All of the proposed work packages were successfully completed, leading to highly ranked publications that have significantly advanced the field. Each of the three work packages yielded one core result that extended the frontier of knowledge and surpassed existing state-of-the-art results and provided new insights and policy implications in the fields of housing market risks, wealth inequality, and financial stability.


Work Package 1: Housing Market Risks Across Space. For the first time, we established the presence of substantial differences in housing market risks across space within countries. This finding reveals a counterintuitive implication: total returns on housing are higher outside the big cities. This result has important implications for understanding the spatial dynamics of housing markets and investment strategies.
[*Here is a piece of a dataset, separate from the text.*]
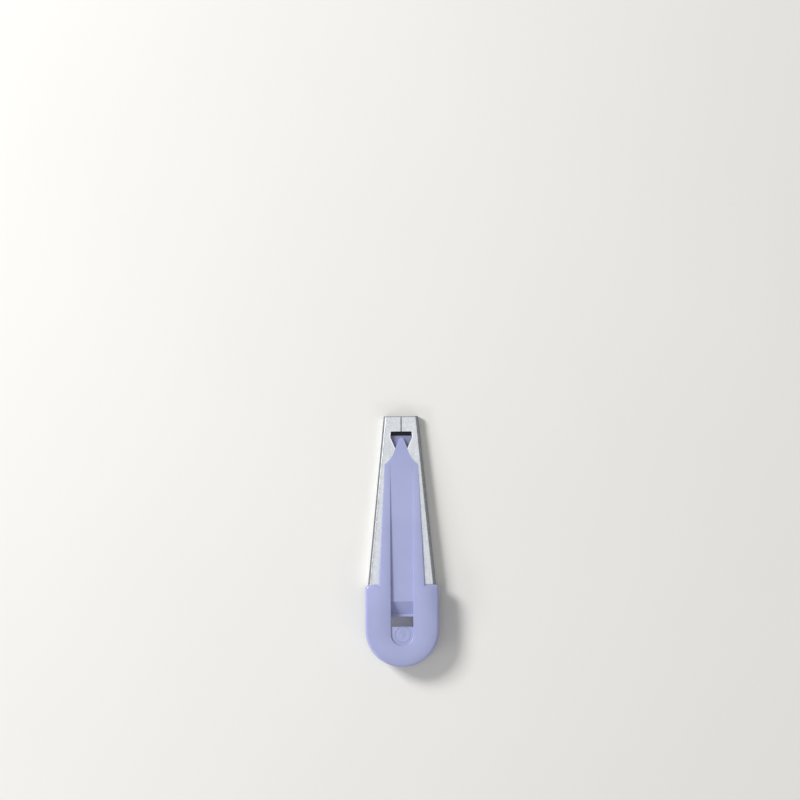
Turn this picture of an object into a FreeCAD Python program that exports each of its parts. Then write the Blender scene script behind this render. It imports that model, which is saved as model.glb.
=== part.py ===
import FreeCAD, Part
import math
import os

# Tape folding tool. A strip of cloth goes in at the wide mouth of the metal folder, passes under
# the folding tongue, and comes out at the narrow end with both edges folded to the middle. A narrow
# fusible web runs up through the slot of the handle, along the guide's channel and down its nose.
#
# Millimetres. +Z is up, +Y points to the narrow end and X is across. The origin lies on the
# metal's underside, at the middle of the tool's length. Places along the tool are given as
# distances back from the narrow end, and back_to_y turns them into Y.

# Driving dimensions: the cloth and the web
tape_width = 9.0
strip_width = 18.0
web_width = 5.0
cloth_room = 0.6

# Driving dimensions: sheet metal
sheet = 0.35
metal_length = 46.9
strip_play = 0.3
narrow_height = 2.6
mouth_height = 4.0
bend_radius = 1.0
seam_gap = 0.2
seam_length = 4.2
window_front_width = 5.8
window_width = 6.14
window_widest_back = 5.8
window_corner_radius = 0.3
flange_gap = 2.6
window_flank_slope = 0.43

# Driving dimensions: folding tongue
tongue_front_back = 5.4
tongue_lift = 0.5
tongue_front_thickness = 0.75
tongue_rear_thickness = 1.55
tongue_setback = 0.5
tongue_edge_radius = 0.3

# Driving dimensions: guide
neck_clearance = 0.15
nose_tip_back = 5.95
nose_tip_width = 1.48
nose_tip_flat = 0.74
nose_tip_length = 0.5
nose_dip = 0.2
nose_rise = 0.35
flare_back = 13.15
flare_width = 8.7
flare_hollow = 0.4
guide_thickness = 0.85
arm_front_width = 9.26
arm_rear_width = 13.04
arm_crown = 0.16
arm_rim_radius = 0.5
arm_front_crown = 0.02
arm_front_rim_radius = 0.08
arm_overlap = 1.5
channel_rim_radius = 0.2
channel_play = 1.2
channel_depth = 1.2
channel_front_back = 13.3
floor_overhang = 4.6
floor_rear_thickness = 2.2
ramp_length = 3.6
ledge_length = 0.7
ledge_thickness = 0.5
slot_length = 2.75

# Driving dimensions: handle
handle_width = 20.6
slot_to_end_centre = 0.95
handle_crown = 0.3
handle_drop = 0.5
shoulder_drop = 0.8
handle_rim_radius = 0.9
handle_foot_radius = 0.3
handle_spans = 6
shoulder_radius = 1.1
recess_depth = 0.3
recess_setback = 1.2
end_plate_thickness = 1.2
handle_wall = 1.3

# Driving dimensions: pegs that hold the tongue
peg_radius = 0.75
peg_clearance = 0.05
peg_count = 3
first_peg_back = 14.0
last_peg_margin = 4.9

# Values worked out from the driving dimensions
floor_end_back = metal_length + floor_overhang
slot_front_back = floor_end_back + ramp_length + ledge_length
slot_rear_back = slot_front_back + slot_length
handle_half = handle_width / 2
handle_end_centre_back = slot_rear_back + slot_to_end_centre
recess_centre_back = handle_end_centre_back + recess_setback
overall_length = handle_end_centre_back + handle_half
narrow_half = tape_width / 2 + sheet
mouth_half = (strip_width + strip_play) / 2 + sheet
channel_half = (web_width + channel_play) / 2
neck_half = flange_gap / 2 - neck_clearance
handle_underside = mouth_height
floor_rear_z = handle_underside + floor_rear_thickness
handle_top = floor_rear_z + channel_depth
recess_floor_z = handle_top - handle_crown - recess_depth
flange_gap_back = window_widest_back + (window_width - flange_gap) / 2 / window_flank_slope
nose_leaves_back = flange_gap_back - (nose_rise + neck_clearance) / window_flank_slope
tongue_rear_back = metal_length - tongue_setback
margin = 2.0
tolerance = 0.01

UP = FreeCAD.Vector(0, 0, 1)
ACROSS = FreeCAD.Vector(1, 0, 0)
ORIGIN = FreeCAD.Vector(0, 0, 0)


def back_to_y(back):
    """Y of a place given as its distance back from the narrow end."""
    return overall_length / 2 - back


def between(back, back_a, value_a, back_b, value_b):
    """Value at a place, on the straight line through two known places."""
    return value_a + (value_b - value_a) * (back - back_a) / (back_b - back_a)


def peg_backs():
    """Places of the pegs, evenly spaced from the first to the last."""
    last_peg_back = metal_length - last_peg_margin
    return [between(i, 0, first_peg_back, peg_count - 1, last_peg_back) for i in range(peg_count)]


def flange_top(back):
    """Height of the metal's top face, which rises from the narrow end to the mouth."""
    return between(back, 0, narrow_height, metal_length, mouth_height)


def metal_half(back):
    """Half the metal's outer width."""
    return between(back, 0, narrow_half, metal_length, mouth_half)


def tongue_half(back):
    """Half the tongue's width, which leaves room for the cloth beside it."""
    return metal_half(back) - sheet - cloth_room


def tongue_underside():
    """Height of the tongue's flat underside, with room for the cloth on the metal's floor."""
    return sheet + tongue_lift


def tongue_top(back):
    """Height of the tongue's top face."""
    thickness = between(
        back, tongue_front_back, tongue_front_thickness, tongue_rear_back, tongue_rear_thickness
    )
    return tongue_underside() + thickness


def arm_half(back):
    """Half the width over the guide's two arms."""
    return between(back, flare_back, arm_front_width / 2, metal_length, arm_rear_width / 2)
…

Work Package 2: Household Portfolio Composition and Wealth Inequality. We demonstrated that systematic differences in household portfolio composition along the wealth distribution imply that asset price trends play a large role in wealth inequality. Specifically, the outsized role of real estate assets in the middle of the wealth distribution and the significant role of corporate equity create a dynamic where the performance of the housing market versus the stock market influences wealth inequality. When houses outperform the stock market, wealth inequality tends to decrease, and vice versa.

Work Package 3: Central Bank Actions and Housing Booms. We provided evidence in another highly ranked publication that central bank actions have an outsized impact on the emergence of credit-fueled housing booms and the likelihood that these booms end in financial crises. This finding challenges the traditional "leaning against the wind" policy approach and suggests the need for alternative policy measures to manage housing market stability.